Conclusion: You had your example wrong since the beginning, because in assembly language [data] is loading the value of data, which is the pointer to the heap returned by new.

This is my own explanation, and now some C++ expert will come and tear it to pieces from a formal point of view... :)))

3
votes

The problem with your code is data is a pointer. The assembly code movdqu xmm0,[data] loads the 16 bytes at the address of data into register xmm0. This means the 4 or 8 bytes comprising the value of the pointer and whatever bytes that follow in memory. You are lucky the pointer address is correctly aligned in memory, otherwise you would get a segmentation fault.
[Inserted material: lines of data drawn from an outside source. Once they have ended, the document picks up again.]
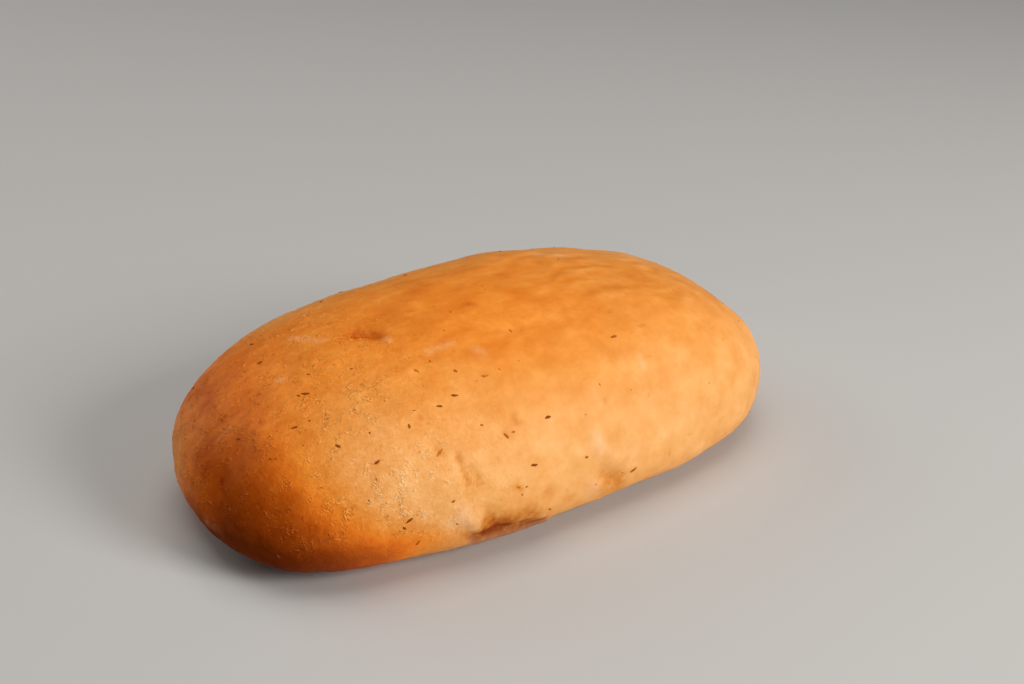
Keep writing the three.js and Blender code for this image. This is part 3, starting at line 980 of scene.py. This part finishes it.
def blister_material():
    material, net, shader, place = new_material("blistered_crust")
    # The flakes are painted paler than the crust about them: partly their own dry skin, partly painted
    # highlight.
    lift = net.step(net.noise(place, 1.5 * MM), -1, 1) * 0.35 + 0.1
    net.feed(shader.inputs["Base Color"], crust_colour(net, place, lift))
    net.feed(shader.inputs["Roughness"], net.noise(place, 2 * MM) * 0.05 + 0.45)
    shader.inputs["Specular IOR Level"].default_value = 0.15
    return material


def herb_material():
    material, net, shader, place = new_material("dried_herb")
    tone = Value(net, net.node("ShaderNodeAttribute", attribute_name="tone").outputs["Fac"])
    shade = tone + net.noise(place, 0.8 * MM) * 0.15
    net.feed(shader.inputs["Base Color"], ramp(net, shade, HERB_TONES))
    net.feed(shader.inputs["Roughness"], net.noise(place, 0.5 * MM) * 0.05 + 0.7)
    shader.inputs["Specular IOR Level"].default_value = 0.1
    return material


def floor_material():
    material, _, shader, _ = new_material("pale_floor")
    shader.inputs["Base Color"].default_value = (*FLOOR_COLOUR, 1)
    shader.inputs["Roughness"].default_value = 0.85
    return material


# ---------------------------------------------------------------------------------------------
# The pieces.
# ---------------------------------------------------------------------------------------------


def make_pieces():
    lines = mark_lines()
    blank = bpy.data.meshes.new("blank")
    crust = grown("crust", blank, crust_tree(), Marks=lines, Material=crust_material())
    flecks = grown("herb_flecks", fleck_points(), fleck_tree(), Crust=crust, Material=herb_material())
    blisters = grown("blisters", blank, blister_tree(), Crust=crust, Material=blister_material())
    bpy.data.objects.remove(lines)
    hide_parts("roll")
    for piece in (crust, flecks, blisters):
        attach(piece, "root")


# ---------------------------------------------------------------------------------------------
# Floor, light and camera.
# ---------------------------------------------------------------------------------------------

IMAGE_SIZE = (1024, 684)
LENS = 50
SENSOR = 36
CAMERA_AZIMUTH = -33.32
CAMERA_ELEVATION = 29.47
CAMERA_DISTANCE = 372.3 * MM
BASE_CENTRE_PX = (480.6, 450.0)  # where the middle of the foot shows

FLOOR_SIZE = 8
ROOM_LIGHT = 0.1
# The soft lights: azimuth and elevation in degrees, distance and size in metres, power in watts.
LIGHTS = {
    "key_light": (21, 27, 1.0, 0.35, 7.6),
    "top_light": (0, 89, 1.2, 1.0, 6.3),
    "rim_light": (-150, 28, 1.2, 0.8, 3.2),
}


def out_from(azimuth, elevation):
    """The way out from the roll at an azimuth, 0 at its front side, and an elevation."""
    turn, climb = math.radians(azimuth), math.radians(elevation)
    level = math.cos(climb)
    return Vector((math.sin(turn) * level, -math.cos(turn) * level, math.sin(climb)))


def make_camera():
    """The camera at the photo's angle, turned so that the middle of the foot is at its own pixel."""
    back = out_from(CAMERA_AZIMUTH, CAMERA_ELEVATION)
    turn = math.radians(CAMERA_AZIMUTH)
    right = Vector((math.cos(turn), math.sin(turn), 0))
    aimed = Matrix((right, back.cross(right), back)).transposed().to_4x4()
    focal = LENS / SENSOR * IMAGE_SIZE[0]
    aside = math.atan((BASE_CENTRE_PX[0] - IMAGE_SIZE[0] / 2) / focal)
    below = math.atan((BASE_CENTRE_PX[1] - IMAGE_SIZE[1] / 2) / focal)
    camera = bpy.data.objects.new("camera", bpy.data.cameras.new("camera"))
    camera.data.lens = LENS
    camera.data.sensor_width = SENSOR
    camera.data.clip_start = 0.01
    placed = Matrix.Translation(back * CAMERA_DISTANCE) @ aimed
    camera.matrix_world = placed @ Matrix.Rotation(aside, 4, "Y") @ Matrix.Rotation(below, 4, "X")
    bpy.context.scene.collection.objects.link(camera)
    bpy.context.scene.camera = camera


def softbox(name, azimuth, elevation, distance, size, power):
    """A square light that faces the roll."""
    out = out_from(azimuth, elevation)
    light = bpy.data.lights.new(name, "AREA")
    light.size = size
    light.energy = power
    lamp = bpy.data.objects.new(name, light)
    lamp.location = out * distance
    lamp.rotation_euler = out.to_track_quat("Z", "Y").to_euler()
    bpy.context.scene.collection.objects.link(lamp)


def make_studio():
    bpy.ops.mesh.primitive_plane_add(size=FLOOR_SIZE)
    floor = bpy.context.object
    floor.name = "floor"
    floor.data.materials.append(floor_material())
    for name, numbers in LIGHTS.items():
        softbox(name, *numbers)
    world = bpy.data.worlds.new("room")
    world.use_nodes = True
    background = world.node_tree.nodes["Background"]
    background.inputs["Color"].default_value = (1, 1, 1, 1)
    background.inputs["Strength"].default_value = ROOM_LIGHT
    bpy.context.scene.world = world
    bpy.context.scene.view_settings.view_transform = "Standard"


make_camera()
make_studio()
make_pieces()
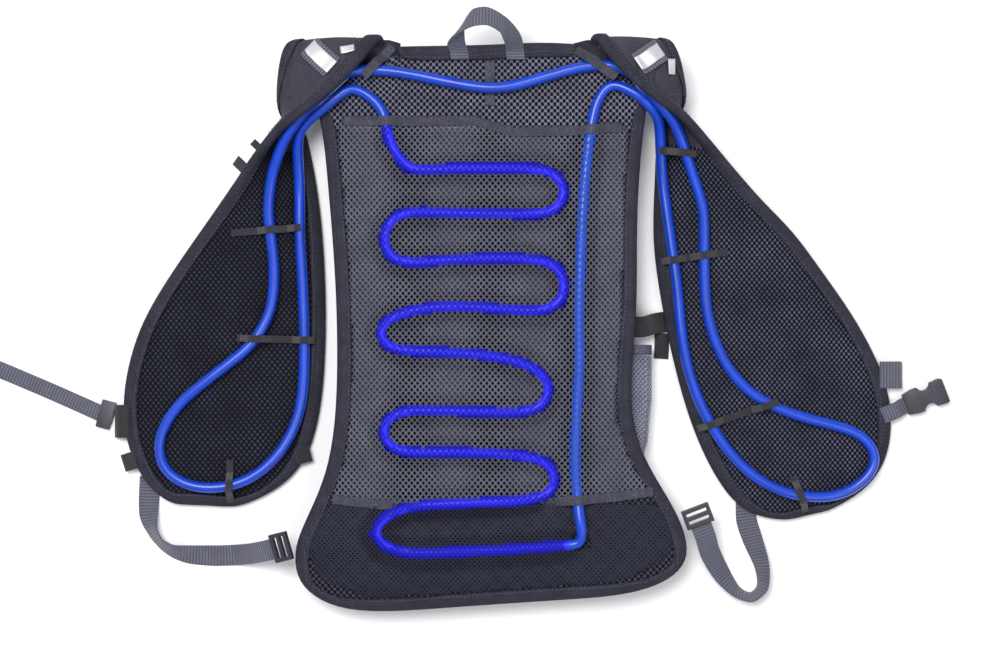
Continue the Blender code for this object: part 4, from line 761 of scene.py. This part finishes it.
def tent_heights(low, high, with_riser):
    """Heights of a cloth stretched over the back and the hose, as a grid read by place in plan."""
    back, hose = surface_tree("back_panel"), surface_tree("cooling_hose")
    columns = int((high.x - low.x) / TENT_CELL) + 2
    rows = int((high.y - low.y) / TENT_CELL) + 2
    heights = np.zeros((rows, columns))
    for j in range(rows):
        for i in range(columns):
            x, y = low.x + i * TENT_CELL, low.y + j * TENT_CELL
            found = [drop(back, x, y)]
            if with_riser or x < RISER_START:
                found.append(drop(hose, x, y))
            heights[j, i] = max([z for z in found if z is not None] or [0.0])
    fall = TENT_SLOPE * TENT_CELL
    sides = [(i, j, fall * math.hypot(i - 1, j - 1)) for i in range(3) for j in range(3)]
    for _ in range(TENT_REACH):
        wide = np.pad(heights, 1, mode="edge")
        heights = np.maximum.reduce([wide[j:j + rows, i:i + columns] - lost for i, j, lost in sides])
    for _ in range(TENT_EASING):
        wide = np.pad(heights, 1, mode="edge")
        heights = (wide[:-2, 1:-1] + wide[2:, 1:-1] + wide[1:-1, :-2] + wide[1:-1, 2:]) / 4

    def read(x, y):
        u = min(max((x - low.x) / TENT_CELL, 0.0), columns - LAST_CELL)
        v = min(max((y - low.y) / TENT_CELL, 0.0), rows - LAST_CELL)
        i, j = int(u), int(v)
        u, v = u - i, v - j
        return ((1 - v) * ((1 - u) * heights[j, i] + u * heights[j, i + 1])
                + v * ((1 - u) * heights[j + 1, i] + u * heights[j + 1, i + 1]))
    return read


def flat_net(low, high, cell, strand, inside):
    """A flat net of diamonds between two corners, kept where a function of its place says so."""
    half, middle = (high - low) / 2, (high + low) / 2
    reach = int(half.x / cell.x + half.y / cell.y) + 2
    skew = Matrix(((cell.x / 2, -cell.x / 2, 0.0, middle.x), (cell.y / 2, cell.y / 2, 0.0, middle.y),
                   (0.0, 0.0, 1.0, 0.0), (0.0, 0.0, 0.0, 1.0)))
    bm = bmesh.new()
    bmesh.ops.create_grid(bm, x_segments=2 * reach, y_segments=2 * reach, size=reach, matrix=skew)
    outside = [f for f in bm.faces if not inside(f.calc_center_median().xy)]
    bmesh.ops.delete(bm, geom=outside, context="FACES")
    inset = bmesh.ops.inset_individual(bm, faces=bm.faces[:], thickness=strand, use_even_offset=True)
    strands = set(inset["faces"])
    bmesh.ops.delete(bm, geom=[f for f in bm.faces if f not in strands], context="FACES")
    return bm


def knit_net(node_name, material, cell, strand, depth, with_riser):
    """A net of diamonds over its solid and a margin that runs under the bindings and tapes."""
    low, high = (Vector(p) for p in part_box(node_name))
    margin = Vector((NET_MARGIN, NET_MARGIN, 0.0))
    height = tent_heights(low - margin, high + margin, with_riser)
    surface, hose = surface_tree(node_name), surface_tree("cooling_hose")
    turns = (Matrix.Rotation(math.radians(turn), 2) for turn in range(0, 360, 45))
    probes = [Vector((0.0, 0.0))] + [turn @ Vector((NET_MARGIN, 0.0)) for turn in turns]

    def inside(place):
        reached = any(drop(surface, *(place + probe)) is not None for probe in probes)
        above = place.y > tape_line("lower_tape", place.x)
        if with_riser:
            return reached and above and place.y < tape_line("upper_tape", place.x)
        return reached and not above and (place - HOSE_HOLE).length > HOSE_HOLE_RADIUS

    bm = flat_net(low.xy - margin.xy, high.xy + margin.xy, cell, strand, inside)
    over, risen = (bm.verts.layers.float.new(key) for key in ("over_hose", "over_riser"))
    for vert in bm.verts:
        vert.co.z = height(*vert.co.xy) + NET_CLEARANCE
        key = over if vert.co.x < RISER_START + RISER_MARGIN else risen
        vert[key] = 0.0 if drop(hose, *vert.co.xy) is None else 1.0
    strands = sum(face.calc_area() for face in bm.faces)
    bmesh.ops.solidify(bm, geom=bm.faces[:], thickness=-depth)
    piece = add_piece(node_name + "_knit", bm, material, "cover_net", (node_name,))
    return height


def tape_line(name, x):
    """Where in Y a tape across the back has its middle."""
    return float(np.interp(x, *zip(*TAPE_LINES[name])))


def sunk_under_hose(name, x):
    """How far a tape has gone down under the hose that lies along it, from 0 to 1."""
    if name not in HOSE_ON_TAPE:
        return 0.0
    start, end = HOSE_ON_TAPE[name]
    return min(max(min(x - start, end - x) / TAPE_DIP, 0.0), 1.0)


def lay_cross_tape(node_name, height):
    """A thin tape across the back along its line, on the net or under the hose where that lies on it."""
    low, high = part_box(node_name)
    back = surface_tree("back_panel")
    steps = round((high[0] - low[0]) / TAPE_STEP)
    bm = bmesh.new()
    for step, ring in grow_rings(bm, steps + 1):
        x = low[0] + (high[0] - low[0]) * step / steps
        sunk = sunk_under_hose(node_name, x)
        for vert, share, rise in ring:
            y = tape_line(node_name, x) + share * CROSS_TAPE_WIDTH / 2
            foot = height(x, y) + TAPE_CLEARANCE
            if sunk:
                foot += sunk * (drop(back, x, y) - foot)
            vert.co = (x, y, foot + TAPE_DEPTH * (1 + rise) / 2)
    map_in_plan(bm)
    add_piece(node_name + "_woven", bm, "tape", "seam_tape", (node_name,))


# Hardware and stitches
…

Nothing guarantees this alignment.

The alternative using an automatic array char data[33]; would solve the addressing problem (movqdu would load data from the array) but not the alignment issue, you could still get a violation depending on how the compiler aligns the array with automatic storage. Again, no guarantee for proper alignment.

The solution you found is probably a good approach, but unlike malloc(), I am not sure if the pointer returned by new is valid for any alignment.

This should work in all cases:

#include <stdlib.h>

int main(void) {
    char *data = malloc(33);
    for (int i = 0; i < 32; i++) {
        data[i] = 'a';
    }
    data[32] = 0;
    __asm {
        mov    eax,  data
        movdqu xmm0, [eax]
    }
    free(data);
    return 0;
}

As commented by Peter Cordes, it is much better to use intrinsics for this kind of thing, namely mm_loadu_si128. There are two primary reasons: first, inline assembly is not supported for 64-bit builds, so by using intrinsics, your code becomes slightly more portable. Second, the compiler does a relatively poor job of optimizing inline assembly, and in particular, tends to do a lot of pointless memory stores and loads. The compiler does a much better job optimizing intrinsics, which makes your code run faster (which is the whole point in using inline assembly!).